Kanns kaum erwarten bis der Rest ankommt, vorallem der Rahmen.


----------



## xcbiker88 (20. Juni 2012)

Gibts schon neuigkeiten vom aufbau?


----------



## ericfuhrmann (20. Juni 2012)

Der Rahmen soll Dienstag oder Mittwoch bei mir ankommen. Dann begonnt der Aufbau. Ist ja alles da also wirds am gleichen Tag fertig werden


----------



## xcbiker88 (20. Juni 2012)




----------



## ericfuhrmann (30. Juli 2012)

Joam nichts neues. Morewood ist anscheind nicht in der Lage die Rahmen zu liefern und hat anscheind auch kein interesse die Kunden über mögliche Liefertermine zu informieren. Schaue mir das noch ne Woche an und dann wechsel ich endgültig auf nen Intense.


----------



## SN_Christian (30. Juli 2012)

Hallo Eric,

eins kannst du uns glauben, wir warten mindestens genau so sehnsüchtig auf die Split Pivot Rahmen wie du - und wir tun alles die Teile schnellstmöglich in unser Lager zu bekommen... Leider gibt es bei neuen Modellen Verzögerungen verschiedenster Art, wie zum Beispiel fehlende Sonderteile oder verspätete Rahmen-Kartons. Nichtsdestotrotz ist es auch für uns von Sports Nut absolut unbefriedigend Liefertermine zu bekommen die immer wieder verschoben werden, was es uns leider auch schwer macht den Kunden gegenüber Aussagen zu treffen. 
Wie es momentan aussieht ist nun endgültig alles fertig und die Rahmen wohl diese Woche ins Flugzeug verladen... genaue Angaben werden wir aber erst machen, wenn unsere Spedition die Ware übernommen hat und wir die Flugdaten vorliegen haben!
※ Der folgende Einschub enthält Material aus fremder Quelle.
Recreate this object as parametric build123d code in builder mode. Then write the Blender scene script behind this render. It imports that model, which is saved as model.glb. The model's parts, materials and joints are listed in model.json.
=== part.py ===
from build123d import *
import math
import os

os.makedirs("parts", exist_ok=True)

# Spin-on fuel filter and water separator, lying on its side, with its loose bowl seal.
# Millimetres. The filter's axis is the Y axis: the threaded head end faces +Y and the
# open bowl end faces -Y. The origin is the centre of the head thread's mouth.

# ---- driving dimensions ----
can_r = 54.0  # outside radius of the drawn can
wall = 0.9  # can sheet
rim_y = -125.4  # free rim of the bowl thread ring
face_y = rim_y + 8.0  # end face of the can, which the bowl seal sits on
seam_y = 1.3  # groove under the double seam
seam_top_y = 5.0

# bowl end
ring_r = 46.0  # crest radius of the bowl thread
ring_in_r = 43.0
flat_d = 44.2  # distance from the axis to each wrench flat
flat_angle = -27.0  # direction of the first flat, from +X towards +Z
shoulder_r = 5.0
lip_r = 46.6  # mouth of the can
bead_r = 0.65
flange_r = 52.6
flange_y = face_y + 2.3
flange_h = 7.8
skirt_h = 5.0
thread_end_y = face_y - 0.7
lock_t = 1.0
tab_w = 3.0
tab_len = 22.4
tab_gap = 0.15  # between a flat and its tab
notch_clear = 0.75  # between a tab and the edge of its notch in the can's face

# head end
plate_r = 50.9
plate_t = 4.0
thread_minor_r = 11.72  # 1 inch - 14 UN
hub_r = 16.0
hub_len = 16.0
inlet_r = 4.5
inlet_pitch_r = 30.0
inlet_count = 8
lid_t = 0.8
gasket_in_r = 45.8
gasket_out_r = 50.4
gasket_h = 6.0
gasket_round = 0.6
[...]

Nochmals sorry für die Wartezeit, aber solche Verzögerungen kommen (LEIDER) vor und uns sind dabei die Hände gebunden. Dennoch bin ich davon überzeugt das sich die Warterei auf die neuen Rahmen lohnen wird!!!
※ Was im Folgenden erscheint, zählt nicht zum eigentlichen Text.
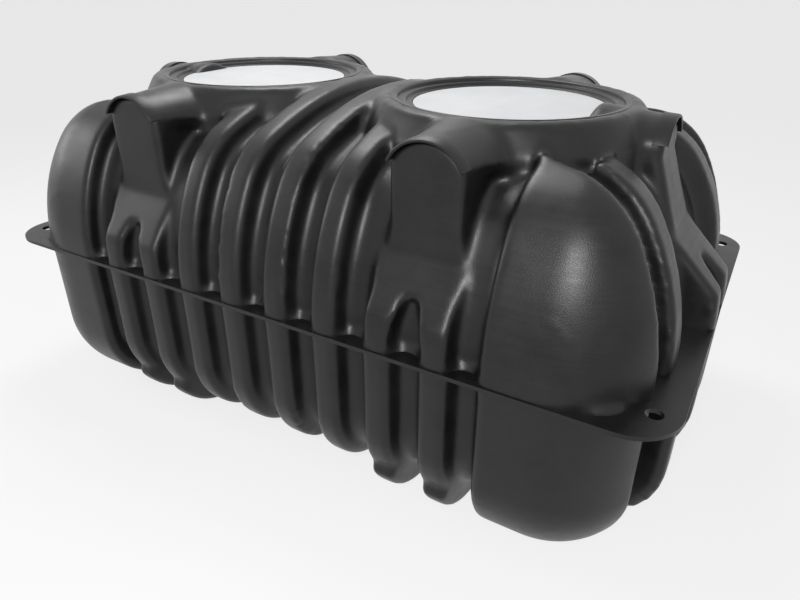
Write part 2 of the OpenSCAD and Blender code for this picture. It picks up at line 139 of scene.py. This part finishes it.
# Upper and lower mouldings: the tank comes out of its mould with every edge rounded and every inside corner
# filled. The solids are joined and drawn as one skin, first grown to fill the corners, then shrunk and grown
# again to round the edges, and the skin is cut at the seam and across the middle.
def moulded_skin(name):
    tree = bpy.data.node_groups.new(name, "GeometryNodeTree")
    tree.is_modifier = True
    face = tree.interface
    face.new_socket("Solids", in_out="INPUT", socket_type="NodeSocketGeometry")
    inputs = {}
    for text in ("Cell size", "Corner fill", "Shrink", "Edge round"):
        inputs[text] = face.new_socket(text, in_out="INPUT", socket_type="NodeSocketFloat")
    inputs["Band"] = face.new_socket("Band", in_out="INPUT", socket_type="NodeSocketInt")
    inputs["Relax"] = face.new_socket("Relax", in_out="INPUT", socket_type="NodeSocketInt")
    inputs["Plastic"] = face.new_socket("Plastic", in_out="INPUT", socket_type="NodeSocketMaterial")
    face.new_socket("Skin", in_out="OUTPUT", socket_type="NodeSocketGeometry")
    entry = tree.nodes.new("NodeGroupInput")
    link = tree.links.new
    mesh = entry.outputs["Solids"]
    for step in ("Corner fill", "Shrink", "Edge round"):
        distance = tree.nodes.new("GeometryNodeMeshToSDFGrid")
        surface = tree.nodes.new("GeometryNodeGridToMesh")
        link(mesh, distance.inputs["Mesh"])
        link(entry.outputs["Cell size"], distance.inputs["Voxel Size"])
        link(entry.outputs["Band"], distance.inputs["Band Width"])
        link(distance.outputs["SDF Grid"], surface.inputs["Grid"])
        link(entry.outputs[step], surface.inputs["Threshold"])
        mesh = surface.outputs["Mesh"]
    place = tree.nodes.new("GeometryNodeInputPosition")
    relax = tree.nodes.new("GeometryNodeBlurAttribute")
    relax.data_type = "FLOAT_VECTOR"
    move = tree.nodes.new("GeometryNodeSetPosition")
    shade = tree.nodes.new("GeometryNodeSetShadeSmooth")
    real = tree.nodes.new("GeometryNodeRealizeInstances")
    finish = tree.nodes.new("GeometryNodeSetMaterial")
    out = tree.nodes.new("NodeGroupOutput")
    link(mesh, move.inputs["Geometry"])
    link(place.outputs["Position"], relax.inputs["Value"])
    link(entry.outputs["Relax"], relax.inputs["Iterations"])
    link(relax.outputs["Value"], move.inputs["Position"])
    link(move.outputs["Geometry"], shade.inputs["Geometry"])
    link(shade.outputs["Geometry"], real.inputs["Geometry"])
    link(real.outputs["Geometry"], finish.inputs["Geometry"])
    link(entry.outputs["Plastic"], finish.inputs["Material"])
    link(finish.outputs["Geometry"], out.inputs["Skin"])
    return tree, {text: socket.identifier for text, socket in inputs.items()}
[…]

Also Eric (und auch alle Anderen) - haltet noch ein bisschen durch, wir haben es fast geschafft...

Grüße,
Christian


----------



## ericfuhrmann (30. Juli 2012)

Ich hab ja heute morgen ne sehr lange und ehrliche antwort von richard carter bekommen und wie ich daniel bei euch heute mitgeteilt habe bekommt ihr nächste woche besuch von mir..


----------



## ericfuhrmann (3. August 2012)

Das erste Sukuma wurde soeben in Südafrika übergeben. Sportsnut wir sehen uns nächste Woche hiffentlich.


----------



## Der Kassenwart (14. August 2012)

schaut mal auf das datum des ersten posts. in dieser zeitspanne ham firmen wie speci oder scott ihre gesamte modellpalette zwei mal überarbeitet.
@ericfuhrmann: meine güte, hast du ne geduld! ich kann nur hoffen, daß dich das bike richtig umhaut, damit es die warterei wert war.


----------



## MTB-News.de




----------



## ericfuhrmann (14. August 2012)

Ich war auch schon mehrmals kurz davor alles zu stornieren. Aber bei dem rahmen stecken viele emotionen von mir drin. Die wartezeit war hart und frustrierend, vor allem in den letzten 2 monaten. Ich danke aber den mitarbeitern von sportsnut für ihre geduld mit mir und auch den jungs bei morewood für die mentale unterstützung. Morgen werde ich den rahmen hoffentlich in den händen halten und ich glaub die übergabe wird sehr sehr emotional ausfallen.

Das scott und specialized schneller sind ist ja klar. Im vergleich zu morewood haben die ganz andere kapazitäten. Dafür weiß ich das mein rahmen etwas spezielles ist. Nix von der Stange. Nix aus taiwan ich bin froh sie nicht storniert zu haben.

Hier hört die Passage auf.